Os tipos ingênuos que enganam a todos, à moda Pedro Malazartes, deliciam o leitor nos Fabliaux da Europa medieval e também no fabulário do interior maranhense.  E aí cabe a discussão do que modificamos da fonte européia, bebido via cultura ibérica, e do que foi criado por nós, a partir dos estereótipos literários/culturais universais. Sem essa última  percepção, como enquadraríamos a esperteza  do jabuti das fábulas indígenas ou a  narrativa dos Guaranis sobre o dilúvio?

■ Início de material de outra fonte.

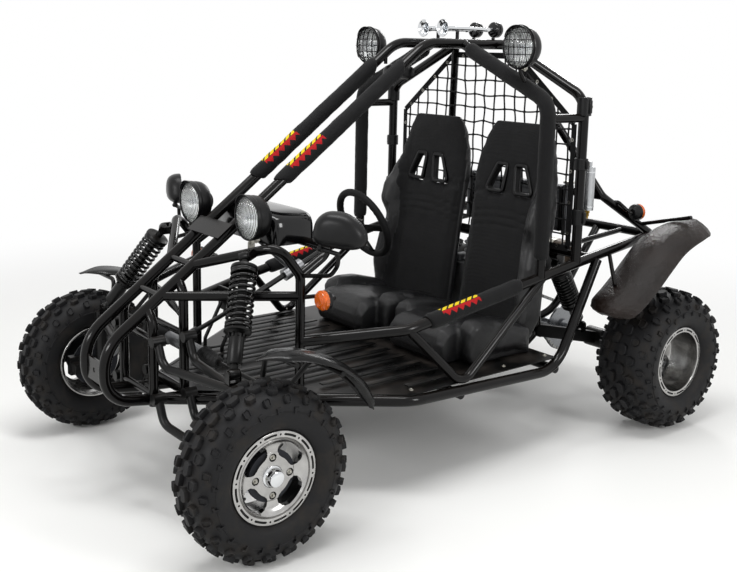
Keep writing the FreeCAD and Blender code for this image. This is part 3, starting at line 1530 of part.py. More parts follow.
BRACKET_share = 0.4
BRACKET_RISE_share = 0.9
REAR_FENDER_shares = (
    (-0.560, 0.930, 0.74, 0.40), (-0.472, 1.007, 0.94, 0.80), (-0.351, 1.100, 1.00, 1.00),
    (-0.229, 1.202, 1.00, 1.00), (-0.093, 1.304, 1.00, 1.00), (0.075, 1.370, 1.00, 1.00),
    (0.200, 1.398, 0.92, 0.85), (0.265, 1.400, 0.74, 0.50),
)


def build_net():
    """Cord net with a webbing border in the rear hoop's opening, behind the seats."""
    outline = [(a * hoop_rear_half, net_z(b)) for a, b in NET_shares]
    border = flat(outline, 0, net_wall)
    inner = [(a * hoop_rear_half * NET_INNER_share,
              net_z(b) - (net_z(b) - net_z(0.5)) * (1 - NET_INNER_share))
             for a, b in NET_shares]
    hole = flat(inner, -overrun, net_wall + 2 * overrun)
    frame = border.cut(hole)
    cords = []
    count = int(hoop_rear_half / net_pitch) + 1
    for index in range(-count, count + 1):
        cords.append(slab(V(index * net_pitch - net_cord_d / 2, 0, net_z(0)),
                          V(index * net_pitch + net_cord_d / 2, net_wall, net_z(1))))
    rows = int((net_z(1) - net_z(0)) / net_pitch)
    for index in range(1, rows + 1):
        z = net_z(0) + index * net_pitch
        cords.append(slab(V(-hoop_rear_half, 0, z - net_cord_d / 2),
                          V(hoop_rear_half, net_wall, z + net_cord_d / 2)))
    grid = cords[0].multiFuse(cords[1:]).common(flat(outline, 0, net_wall))
    net = frame.fuse(grid)
    net.translate(V(0, hoop_rear_y + main_tube_d / 2 + seat_gap, 0))
    put("net", notched(net))


def net_z(share):
    """Height in the net, from its lower edge at 0 to its upper edge at 1."""
    low = rail_hoop_z + main_tube_d
    high = roof_z - main_tube_d
    return low + share * (high - low)


NET_shares = ((-0.9, 0.0), (0.9, 0.0), (0.9, 0.66), (0.34, 1.0), (-0.34, 1.0), (-0.9, 0.66))
NET_INNER_share = 0.93


def build_dash():
    """Glossy instrument housing on the dash tube, with a round gauge in its rear face."""
    seat_z = dash_z + side_tube_d / 2 + seat_gap
    skirt_y = dash_y + side_tube_d / 2 + seat_gap
    corners = [
        V(-cowl_half, cowl_front_y, seat_z), V(-cowl_half, cowl_front_y, cowl_brow_z),
        V(-cowl_half, cowl_front_y + cowl_round, cowl_top_z), V(-cowl_half, cowl_rear_y, cowl_rear_z),
        V(-cowl_half, cowl_rear_y, cowl_skirt_z), V(-cowl_half, skirt_y, cowl_skirt_z),
        V(-cowl_half, skirt_y, seat_z),
    ]
    housing = Part.Face(Part.makePolygon(corners + [corners[0]])).extrude(V(2 * cowl_half, 0, 0))
    rounded = []
    for edge in housing.Edges:
        box = edge.BoundBox
        high = box.ZMin > seat_z
        if high and (box.XLength > cowl_half or box.YLength > cowl_round / 2):
            rounded.append(edge)
    housing = housing.makeFillet(cowl_round * COWL_FILLET_share, rounded)
    middle = V(gauge_x, cowl_rear_y, (cowl_rear_z + cowl_skirt_z) / 2)
    inset = V(0, gauge_inset, 0)
    housing = housing.cut(rod(middle - inset, middle + inset, gauge_d * GAUGE_SIZE_share))
    gauge = rod(middle - inset + V(0, seat_gap, 0), middle - inset + V(0, gauge_wall, 0),
                gauge_d * GAUGE_SIZE_share - 2 * seat_gap)
    put("dash", notched(housing), gauge)


COWL_FILLET_share = 0.4
GAUGE_SIZE_share = 0.72


def build_nose():
    """Plate bolted across the spine tubes and the towing plate in the nose."""
    spot = spine_at(nose_plate_y)
    slope = unit(spine_at(roof_bend_y) - spine_at(nose_y))
    normal = unit(V(1, 0, 0).cross(slope))
    start = V(-nose_plate_width / 2, spot.y, spot.z) + normal * (main_tube_d / 2 + seat_gap)
    flat_slope = unit(V(0, slope.y, slope.z))
    corners = [
        start, start + V(nose_plate_width, 0, 0),
        start + V(nose_plate_width, 0, 0) + flat_slope * nose_plate_length,
        start + flat_slope * nose_plate_length,
    ]
    plate = Part.Face(Part.makePolygon(corners + [corners[0]])).extrude(normal * nose_plate_wall)
    put("nose_plates", notched(plate))
    middle = V(0, nose_y, (nose_low_z + nose_high_z) / 2)
    tow = slab(V(-spine_half, nose_y - tow_plate_wall / 2, middle.z - main_tube_d),
               V(spine_half, nose_y + tow_plate_wall / 2, middle.z + main_tube_d))
    hole = rod(middle - V(0, overrun + tow_plate_wall, 0),
               middle + V(0, overrun + tow_plate_wall, 0), tow_hole_d)
    put("nose_plates", notched(tow.cut(hole)))


def export():
    """Moves every piece to the row's origin and writes it."""
    os.makedirs("parts", exist_ok=True)
    for node, shapes in sorted(NODES.items()):
        solids = []
        for shape in shapes:
            solids.extend(shape.Solids)
        whole = solids[0] if len(solids) == 1 else Part.makeCompound(solids)
        whole.translate(V(0, -origin_y, 0))
        whole.exportStep("parts/" + node + ".step")


build_cage()
build_pads()
build_floor()
build_seats()
build_wheels()
build_rear_axle()
build_front_suspension()
build_steering()
build_pedals()
build_engine()
build_lamps()
build_horns()
build_mirrors()
build_rear_fenders()
build_canister()
build_net()
build_dash()
build_nose()
export()
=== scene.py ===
import math

import bmesh
import bpy
from mathutils import Matrix, Vector, noise


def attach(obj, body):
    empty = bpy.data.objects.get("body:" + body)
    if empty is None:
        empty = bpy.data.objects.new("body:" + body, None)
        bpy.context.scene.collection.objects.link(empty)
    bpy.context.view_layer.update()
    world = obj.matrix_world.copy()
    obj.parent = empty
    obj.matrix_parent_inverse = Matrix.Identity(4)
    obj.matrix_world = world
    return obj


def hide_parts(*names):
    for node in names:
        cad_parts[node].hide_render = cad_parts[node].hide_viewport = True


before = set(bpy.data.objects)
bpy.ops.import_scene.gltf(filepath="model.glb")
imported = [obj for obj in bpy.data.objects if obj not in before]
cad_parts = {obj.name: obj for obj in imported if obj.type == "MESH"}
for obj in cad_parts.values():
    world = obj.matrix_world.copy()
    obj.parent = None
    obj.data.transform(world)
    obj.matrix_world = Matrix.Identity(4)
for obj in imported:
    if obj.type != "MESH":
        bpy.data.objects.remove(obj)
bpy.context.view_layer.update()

bl_info = {
    "name": "Dune buggy dresser",
    "version": (1, 0, 0),
    "blender": (4, 5, 0),
    "location": "3D View > Sidebar > Buggy",
    "description": "Dresses the packed dune buggy with tyres, rims, seats, lamps, paint and a studio",
    "category": "Object",
}

# Lengths in this file are millimetres of the drawing, whose origin is under the middle of the
# wheelbase. The row's origin lies ORIGIN_Y further back.
MM = 0.001
ORIGIN_Y = 6.5
FULL = 2 * math.pi
ORIGIN = Vector((0, 0, 0))
X = Vector((1, 0, 0))
Y = Vector((0, 1, 0))
Z = Vector((0, 0, 1))
SIDES = ((1, "left"), (-1, "right"))
# turns a form's X, Y and Z to Y, Z and X, so that a flat outline faces along X
FLAT = Matrix(((0, 0, 1, 0), (1, 0, 0, 0), (0, 1, 0, 0), (0, 0, 0, 1)))


def linear(hex_colour):
    """Linear RGBA of an sRGB hex colour."""
    parts = [int(hex_colour[i:i + 2], 16) / 255 for i in (1, 3, 5)]
    return tuple(p / 12.92 if p <= 0.04045 else ((p + 0.055) / 1.055) ** 2.4 for p in parts) + (1.0,)


# a wave texture repeats this much less often than its scale says
WAVE = math.pi / 10


def per(size):
    """Texture scale, in repeats a metre, of a pattern whose repeat is that many millimetres."""
    return 1 / (size * MM)


# forms: points in millimetres, faces, and each point's place along and round its sweep

class Form:
    """Points and faces of a part of a piece."""

    def __init__(self, points=(), faces=(), route=None):
        self.points = [Vector(p) for p in points]
        self.faces = [tuple(f) for f in faces]
        self.route = list(route) if route else [(0.0, 0.0)] * len(self.points)

    def moved(self, matrix):
        """The same form through a matrix."""
        return Form([matrix @ p for p in self.points], self.faces, self.route)

    def at(self, *spot):
        """The same form shifted."""
        return self.moved(Matrix.Translation(spot))

    def mirrored(self):
        """The same form on the vehicle's other side."""
        points = [Vector((-p.x, p.y, p.z)) for p in self.points]
        return Form(points, [f[::-1] for f in self.faces], self.route)

    def where(self, rule):
        """Two forms: the faces whose middle passes a rule, and the rest."""
        first, second = [], []
        for face in self.faces:
            middle = sum((self.points[i] for i in face), Vector()) / len(face)
            (first if rule(middle) else second).append(face)
        return Form(self.points, first, self.route), Form(self.points, second, self.route)

    def shaped(self, rule):
        """The same form with each point put through a rule."""
        return Form([rule(p) for p in self.points], self.faces, self.route)


def joined(*forms):
    """Several forms as one."""
    points, faces, route = [], [], []
    for form in forms:
        shift = len(points)
        points.extend(form.points)
        route.extend(form.route)
        faces.extend(tuple(i + shift for i in f) for f in form.faces)
    return Form(points, faces, route)


def across(direction):
    """Two unit vectors square to a direction and to each other."""
    direction = Vector(direction).normalized()
    hint = Z if abs(direction.z) < 0.9 else X
    side = hint.cross(direction).normalized()
    return side, direction.cross(side)


def net_of(rows, steps, closed=False, capped=False):
    """Quads between rings of points; closed joins the last ring to the first, capped shuts both."""
    faces = []
    for i in range(rows if closed else rows - 1):
        j = (i + 1) % rows
        for k in range(steps):
            m = (k + 1) % steps
            faces.append((i * steps + k, i * steps + m, j * steps + m, j * steps + k))
    if capped:
        faces += [tuple(range(steps))[::-1], tuple(range((rows - 1) * steps, rows * steps))]
    return faces


def lathe(profile, centre, axis, steps=48, closed=False):
    """Surface turned about an axis, from (along, radius) pairs."""
    along = Vector(axis).normalized()
    side, other = across(along)
    centre = Vector(centre)
    points, route = [], []
    for a, r in profile:
        for k in range(steps):
            turn = FULL * k / steps
            points.append(centre + along * a + (side * math.cos(turn) + other * math.sin(turn)) * r)
            route.append((a, k / steps))
    return Form(points, net_of(len(profile), steps, closed), route)


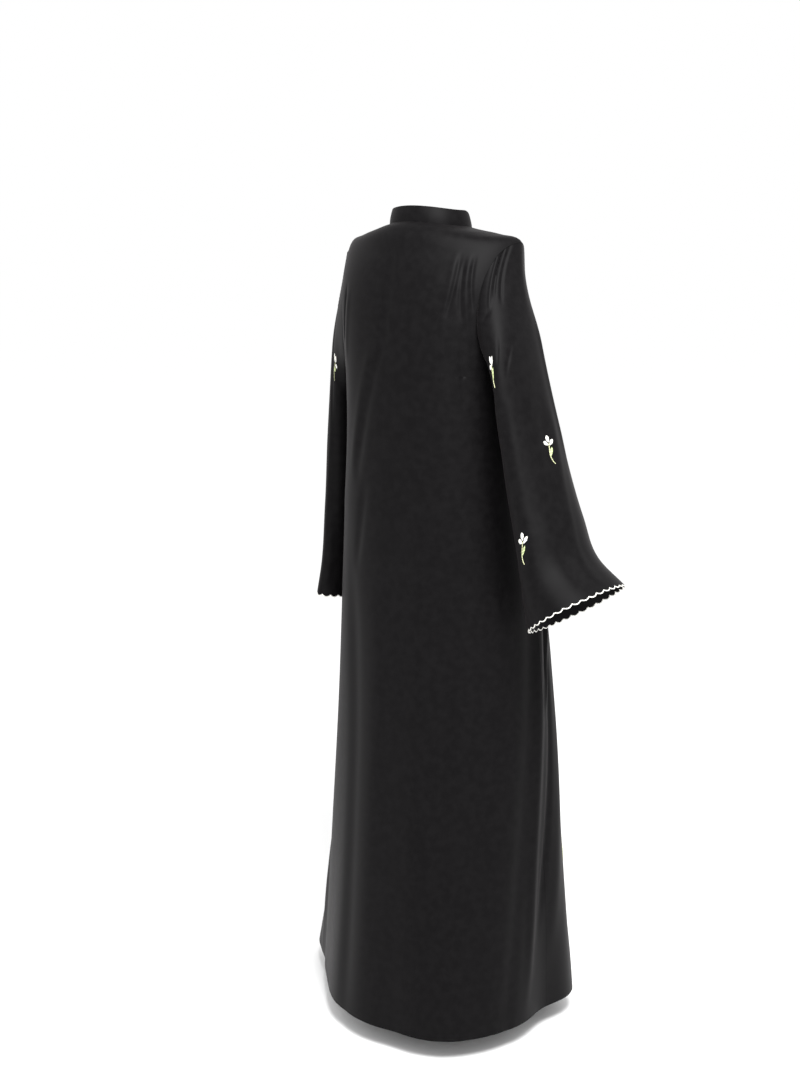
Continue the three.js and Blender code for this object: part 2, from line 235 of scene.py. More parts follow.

A propósito, já cotejaram a epopeia Gilgamés, da literatura dos sumérios, com a narrativa bíblica do dilúvio? Igual. É, difícil, também, definir-se  plágio no neoclassicismo, se tivermos em mente que a escola incentivava a imitação dos modelos clássicos: vide a Eneida, de Virgílio e Os  Lusíadas, de Camões,  as epopeias brasileiras de Basílio da Gama e Sta. Rita Durão. Modernamente, temos a genial A Invenção de Orfeu, de Jorge de Lima, e as múltiplas influências de Virgílio, Camões e Dante.   As adaptações de Medeia, de Eurípedes, e Gota d’Água, de Chico Buarque; a Ópera do malandro, do mesmo Chico, que se inspira na Ópera dos 3 vinténs, de Bertolt Brecht, que, por sua vez,  se inspira na Ópera dos mendigos, de John Gay, e assim la nave va. O exemplo dessas grandes obras, de múltipla inspiração, só corrobora a característica circular do texto universal e a impossibilidade do escritor fugir da angústia da influência do intertexto.  Mas se os temas giram e são recorrentes, infinitas são as variações do texto, lugar onde habita a diferenciação e o talento pessoal.

 

Ceres Costa Fernandes escreve às quartas-feiras para o Textual.